Пускай время, проведенное дома, и не доказало, что мне не место в лечебном заведении, одной хорошей цели оно все-таки послужило. До этого родственники задали несколько вопросов относительно меня, но теперь они окончательно согласились, что нет никакой альтернативы. Поэтому мой старший брат решил стать моим опекуном, в то время как другие родственники откладывали этот момент. Их останавливал впитанный с молоком матери ужас – увидеть, как члена семьи клеймят невменяемым, а еще их мучило отношение общества к психическим заболеваниям и заведениям, в которых лечат сумасшедших. Сама мысль отталкивала их, и ошибочное чувство долга вело к невольному протесту против моего заключения в больницу.

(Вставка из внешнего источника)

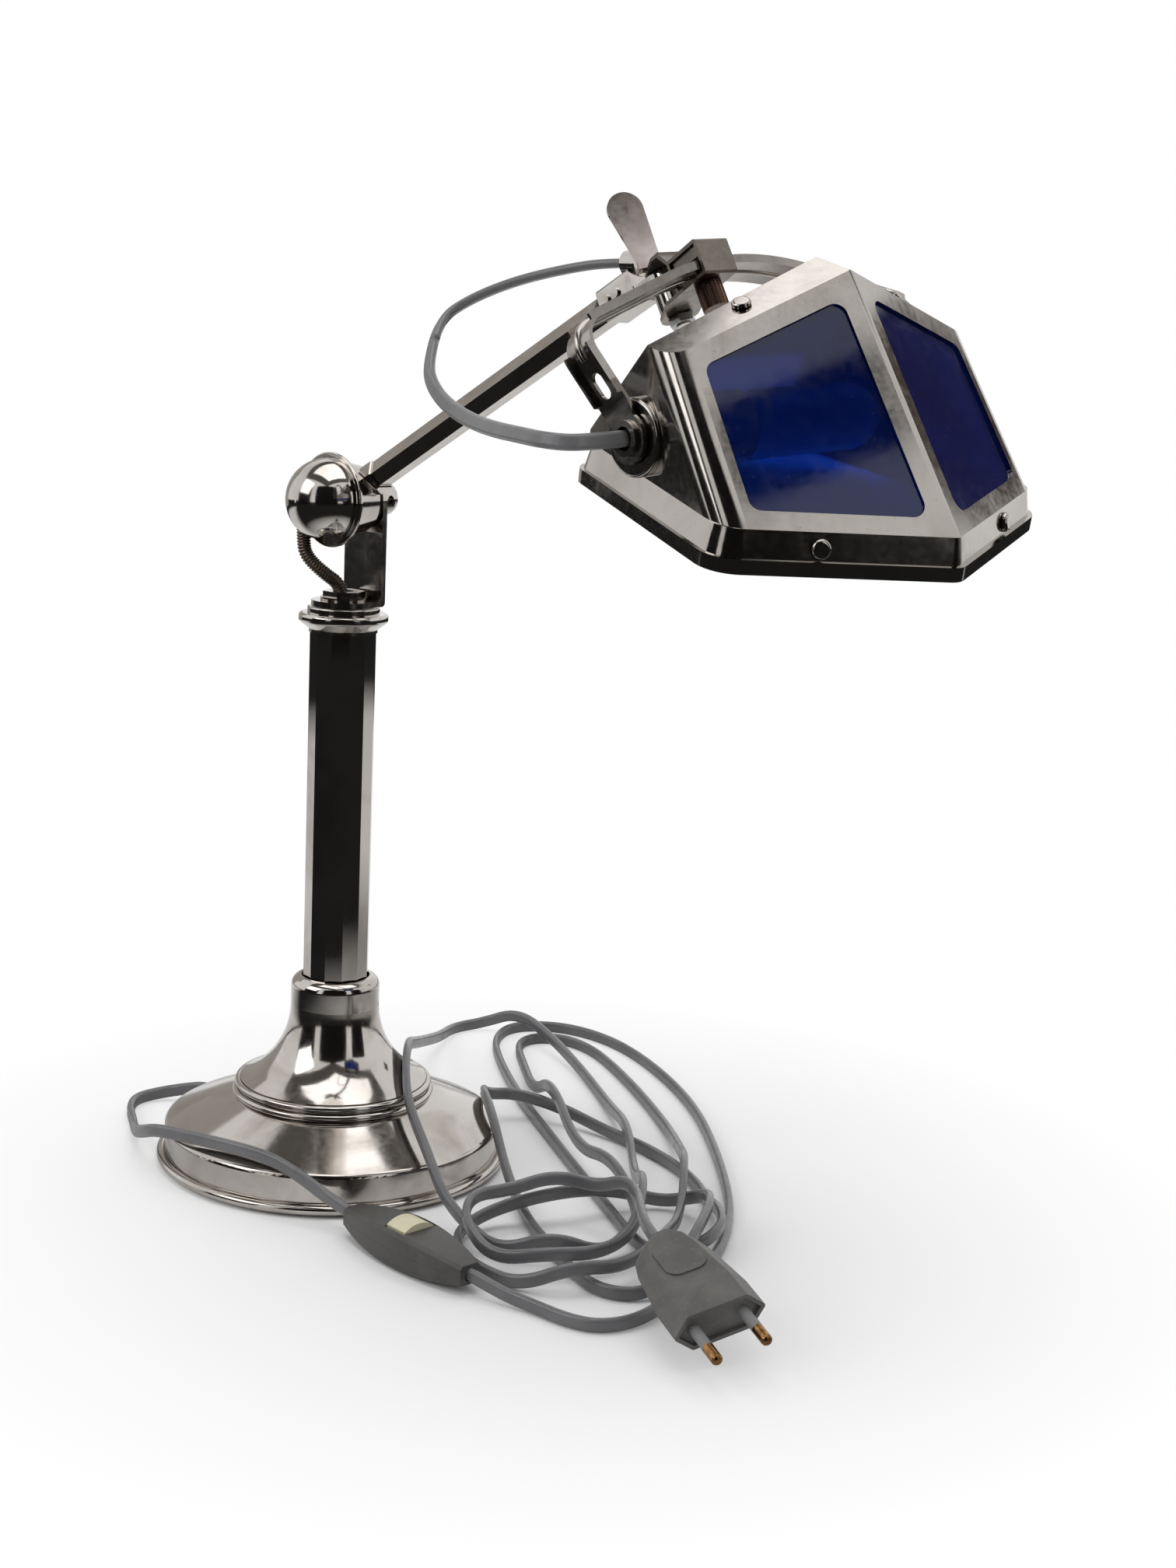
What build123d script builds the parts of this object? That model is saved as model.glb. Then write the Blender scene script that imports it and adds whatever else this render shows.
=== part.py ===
from build123d import *
from math import asin, ceil, cos, degrees, dist, pi, radians, sin, tan
import os

os.makedirs("parts", exist_ok=True)

# Desk lamp: round weighted base, twelve-sided column, ball joint, hexagonal arm,
# swivelling clip with a yoke, and a faceted metal shade with two glass panes.
# Millimetres, +Z up, the origin on the floor at the middle of the base.
# The arm points along +X, the ball joint's round cap faces -Y.

# Fits
RUNNING = 0.08          # radial play of a part that turns on another
SEAT = 0.3              # gap between faces that pass one another
SHEET = 1.0             # spun and pressed sheet metal of the base

# Base
PAD_THICKNESS = 1.8
BASE_RADIUS = 70.0
ROLL_RADIUS = 1.9       # rolled edge of the base
SKIRT_INSET = 3.2        # of the upright skirt from the rolled edge
SKIRT_RADIUS = BASE_RADIUS - SKIRT_INSET
PAD_INSET = 2.8
PAD_RADIUS = SKIRT_RADIUS - PAD_INSET
DOME_EDGE_Z = 15.4
DOME_TOP_Z = 27.2
DOME_TOP_RADIUS = 39.0
BALLAST_TOP_Z = 13.6
BALLAST_BOSS_RADIUS = 17.0

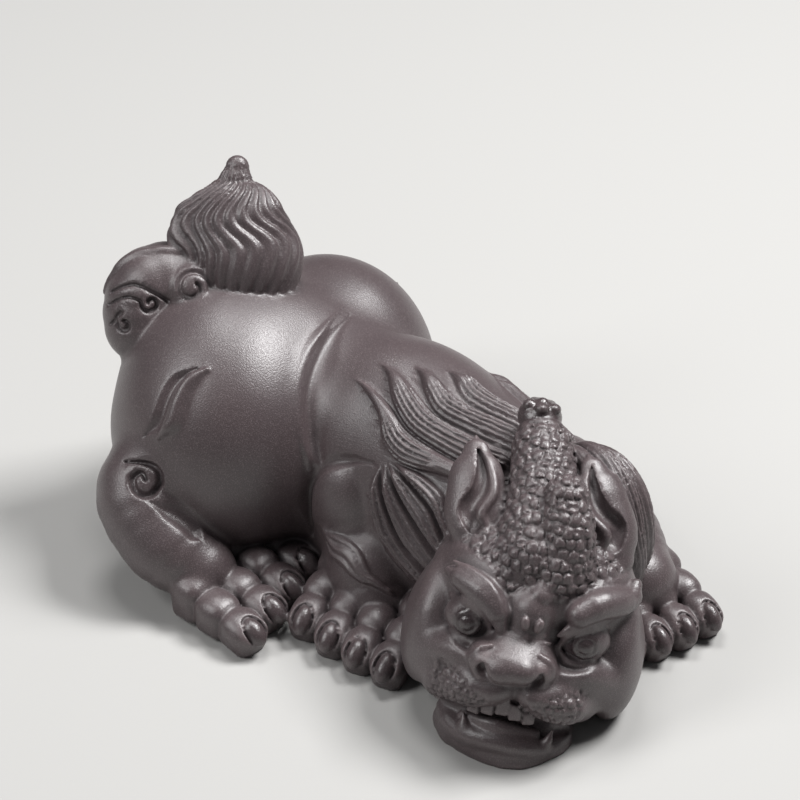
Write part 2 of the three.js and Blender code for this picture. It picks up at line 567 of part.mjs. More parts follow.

В то время я и сам этого боялся, но для меня заключение стало бы наилучшим выходом. Я оторвался от реальности, и жизнь вне настоящего мира страшно меня истощала. А постоянные споры, которые неизбежны в подобной ситуации, только ухудшают состояние больного. Особенно такого, что мучается от мании преследования. Чем разнообразнее жизнь больного, тем сильнее ухудшается его здоровье. Именно рутина жизни в лечебном заведении позволяет успокоить пациента в том случае, если распорядок дня хорошо организован и не сводится на нет глупыми или равнодушными докторами и санитарами.

В новое учреждение меня положили 11 июня 1901 года. Больница была частной, но ее держали не для личной выгоды. Она считалась одной из лучших в стране, отличалась удачным местоположением. Из окна удавалось увидеть немногое, но широкая лужайка, окруженная деревьями, похожими на участки первобытного леса, придавала этому месту какую-то целебную атмосферу. Палата выглядела комфортно, и спустя некоторое время я привык к новому месту жительства.